D’altronde, Schifani si appiglia retoricamente a due argomenti – l’autosufficienza di un singolo territorio e lo scarso lascito occupazionale – che spesso sono stati gli stessi supporter delle rinnovabili a sollevare, alimentando un dibattito pubblico strabico. Per esempio, Elettricità Futura parla di 540 mila occupati nelle rinnovabili: ma come è possibile, visto che attualmente gli addetti all’intero settore energia elettrica, gas, vapore e aria condizionata sono 80 mila? E in quale modo può essere un vantaggio il fatto che, a parità di energia prodotta, si moltiplica la manodopera?

In questo contesto, comunque, Schifani pone una questione reale, legata allo sviluppo disordinato delle rinnovabili. I pannelli fotovoltaici (e anche le pale eoliche) si trovano soprattutto nel Mezzogiorno perché le risorse primarie, sole e vento, lì sono più abbondanti. Tuttavia, i carichi sono principalmente al nord, specie a causa della presenza di importanti poli industriali. Non è sbagliato, dunque, porsi il problema della loro distribuzione territoriale. Non si tratta di una questione di rivendicazioni tra nord e sud ma di evitare una situazione in cui l’energia viene generata dove non serve, e manca dove ce n’è bisogno (a causa dei vincoli di rete). Né si può pensare di sovrainvestire nelle reti per trasportare quantità enormi di energia per centinaia di chilometri. 

La domanda di picco in Sicilia è di circa 4 GW; a questi si aggiungono (a tendere) non più di 4 GW di capacità di esportazione, contando i cavi esistenti e quelli progettati. Anche ipotizzando che una parte della produzione in eccesso sia impiegata per fare idrogeno verde, è evidente che sull’isola non vi è “spazio elettrico” sufficiente a ospitare tutti gli impianti proposti. Mentre essi sarebbero più utili in zone dove magari c’è meno sole, ma con una maggiore domanda. Dovremmo, allora, chiederci come incoraggiare le imprese a canalizzare gli investimenti nei luoghi più appropriati.

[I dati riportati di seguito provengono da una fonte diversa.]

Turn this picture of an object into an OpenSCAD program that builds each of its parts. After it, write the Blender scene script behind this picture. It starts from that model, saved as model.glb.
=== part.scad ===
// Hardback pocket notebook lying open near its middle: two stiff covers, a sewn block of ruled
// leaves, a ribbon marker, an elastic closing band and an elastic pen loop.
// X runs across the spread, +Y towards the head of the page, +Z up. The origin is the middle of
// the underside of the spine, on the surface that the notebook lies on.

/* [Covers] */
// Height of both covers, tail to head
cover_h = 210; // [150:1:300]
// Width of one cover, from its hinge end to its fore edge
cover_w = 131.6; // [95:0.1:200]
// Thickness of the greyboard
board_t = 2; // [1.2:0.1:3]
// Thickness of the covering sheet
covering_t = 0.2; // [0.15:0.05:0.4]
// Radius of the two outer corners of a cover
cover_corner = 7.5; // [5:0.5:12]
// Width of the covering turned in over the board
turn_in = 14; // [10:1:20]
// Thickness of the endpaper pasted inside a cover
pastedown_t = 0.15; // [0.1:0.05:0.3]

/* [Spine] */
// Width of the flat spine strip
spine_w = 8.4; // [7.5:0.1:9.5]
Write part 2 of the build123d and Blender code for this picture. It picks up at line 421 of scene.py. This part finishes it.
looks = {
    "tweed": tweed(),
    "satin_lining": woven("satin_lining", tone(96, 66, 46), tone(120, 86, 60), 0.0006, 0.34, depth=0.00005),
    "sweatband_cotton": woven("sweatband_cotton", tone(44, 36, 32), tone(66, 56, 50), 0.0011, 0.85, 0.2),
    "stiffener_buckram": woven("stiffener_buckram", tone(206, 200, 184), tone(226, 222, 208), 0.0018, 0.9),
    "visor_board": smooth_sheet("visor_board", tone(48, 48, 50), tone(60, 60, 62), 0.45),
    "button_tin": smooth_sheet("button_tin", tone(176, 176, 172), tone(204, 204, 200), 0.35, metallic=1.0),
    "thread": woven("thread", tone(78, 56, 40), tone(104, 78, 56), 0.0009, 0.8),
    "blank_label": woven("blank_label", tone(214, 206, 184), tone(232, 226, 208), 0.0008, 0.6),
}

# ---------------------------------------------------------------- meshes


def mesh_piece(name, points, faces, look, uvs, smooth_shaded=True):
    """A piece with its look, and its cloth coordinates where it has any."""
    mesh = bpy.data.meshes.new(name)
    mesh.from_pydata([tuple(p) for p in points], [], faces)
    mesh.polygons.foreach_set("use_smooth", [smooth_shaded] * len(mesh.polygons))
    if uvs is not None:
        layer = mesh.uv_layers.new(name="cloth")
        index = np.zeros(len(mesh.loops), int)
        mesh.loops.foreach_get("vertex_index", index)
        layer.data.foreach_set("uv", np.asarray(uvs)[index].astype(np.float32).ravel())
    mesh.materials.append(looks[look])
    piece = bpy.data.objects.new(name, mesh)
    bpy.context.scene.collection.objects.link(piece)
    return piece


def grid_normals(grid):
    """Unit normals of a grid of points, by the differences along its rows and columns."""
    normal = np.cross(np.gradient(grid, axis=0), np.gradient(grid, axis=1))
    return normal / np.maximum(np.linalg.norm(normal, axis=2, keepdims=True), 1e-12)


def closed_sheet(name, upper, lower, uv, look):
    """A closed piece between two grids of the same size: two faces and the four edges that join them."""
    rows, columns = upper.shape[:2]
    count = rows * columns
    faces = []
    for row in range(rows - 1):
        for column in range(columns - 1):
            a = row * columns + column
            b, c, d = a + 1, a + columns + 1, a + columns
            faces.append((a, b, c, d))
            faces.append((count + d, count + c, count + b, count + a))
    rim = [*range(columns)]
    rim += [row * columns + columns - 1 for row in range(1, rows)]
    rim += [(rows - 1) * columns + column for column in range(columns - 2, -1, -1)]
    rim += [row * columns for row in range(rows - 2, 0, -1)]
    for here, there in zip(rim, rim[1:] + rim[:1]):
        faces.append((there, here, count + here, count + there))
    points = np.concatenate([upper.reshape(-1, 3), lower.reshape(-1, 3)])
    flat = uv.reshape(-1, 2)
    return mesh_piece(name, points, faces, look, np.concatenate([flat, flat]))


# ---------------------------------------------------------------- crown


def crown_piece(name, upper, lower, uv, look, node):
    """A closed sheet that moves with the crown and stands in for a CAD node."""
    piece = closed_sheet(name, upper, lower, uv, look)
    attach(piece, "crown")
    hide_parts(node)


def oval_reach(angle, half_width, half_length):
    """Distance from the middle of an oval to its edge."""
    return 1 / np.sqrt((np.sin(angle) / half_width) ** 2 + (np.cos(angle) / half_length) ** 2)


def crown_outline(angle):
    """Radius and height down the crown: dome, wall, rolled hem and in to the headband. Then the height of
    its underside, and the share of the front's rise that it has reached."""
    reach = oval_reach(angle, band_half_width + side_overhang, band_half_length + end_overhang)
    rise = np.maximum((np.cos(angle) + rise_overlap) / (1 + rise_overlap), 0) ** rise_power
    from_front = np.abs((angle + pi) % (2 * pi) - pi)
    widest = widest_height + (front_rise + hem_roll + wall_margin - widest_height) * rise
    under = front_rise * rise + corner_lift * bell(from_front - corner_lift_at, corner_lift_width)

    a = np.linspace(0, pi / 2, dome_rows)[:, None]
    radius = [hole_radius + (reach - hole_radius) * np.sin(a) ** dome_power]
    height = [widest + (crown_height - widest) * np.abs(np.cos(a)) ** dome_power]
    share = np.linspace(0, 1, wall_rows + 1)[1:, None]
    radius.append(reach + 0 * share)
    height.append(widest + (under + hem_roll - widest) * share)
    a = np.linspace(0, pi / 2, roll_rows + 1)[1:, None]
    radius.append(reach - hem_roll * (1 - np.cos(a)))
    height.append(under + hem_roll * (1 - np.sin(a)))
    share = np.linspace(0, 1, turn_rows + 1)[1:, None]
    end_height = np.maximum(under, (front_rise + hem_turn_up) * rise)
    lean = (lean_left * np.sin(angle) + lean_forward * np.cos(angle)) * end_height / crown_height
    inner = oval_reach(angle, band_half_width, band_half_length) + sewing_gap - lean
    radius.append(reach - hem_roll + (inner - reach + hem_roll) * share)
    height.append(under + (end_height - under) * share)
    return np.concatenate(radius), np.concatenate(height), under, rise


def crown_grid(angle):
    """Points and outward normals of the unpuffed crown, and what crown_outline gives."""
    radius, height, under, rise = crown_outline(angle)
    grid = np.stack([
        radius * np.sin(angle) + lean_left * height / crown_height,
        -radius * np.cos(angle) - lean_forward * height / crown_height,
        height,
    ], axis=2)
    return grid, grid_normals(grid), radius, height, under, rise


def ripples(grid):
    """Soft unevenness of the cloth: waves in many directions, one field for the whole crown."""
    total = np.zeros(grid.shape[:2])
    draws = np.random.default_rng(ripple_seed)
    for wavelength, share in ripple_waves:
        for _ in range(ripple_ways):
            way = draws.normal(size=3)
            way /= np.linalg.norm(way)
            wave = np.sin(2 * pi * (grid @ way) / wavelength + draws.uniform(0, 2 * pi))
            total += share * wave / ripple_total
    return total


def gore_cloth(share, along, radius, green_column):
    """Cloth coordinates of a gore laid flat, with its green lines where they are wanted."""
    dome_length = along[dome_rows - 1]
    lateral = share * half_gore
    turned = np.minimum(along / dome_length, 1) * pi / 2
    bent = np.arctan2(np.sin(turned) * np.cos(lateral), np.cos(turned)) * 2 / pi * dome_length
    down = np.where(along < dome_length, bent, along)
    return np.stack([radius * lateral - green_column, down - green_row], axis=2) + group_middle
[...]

Spesso le politiche di supporto danno un incentivo sbagliato: per esempio la garanzia di prezzi fissi per la vendita dell’energia spinge gli operatori a localizzare i pannelli dove è massima la produzione, e non dove è massima l’utilità per il sistema. La sortita di Schifani in questo senso è utile non per quello che chiede, cioè in ultima analisi soldi, ma per il problema che pone. La grande questione su cui non c’è tempo da perdere sta nelle modalità di sviluppo di un settore che nei prossimi anni dovrà mobilitare decine di miliardi di euro di investimenti.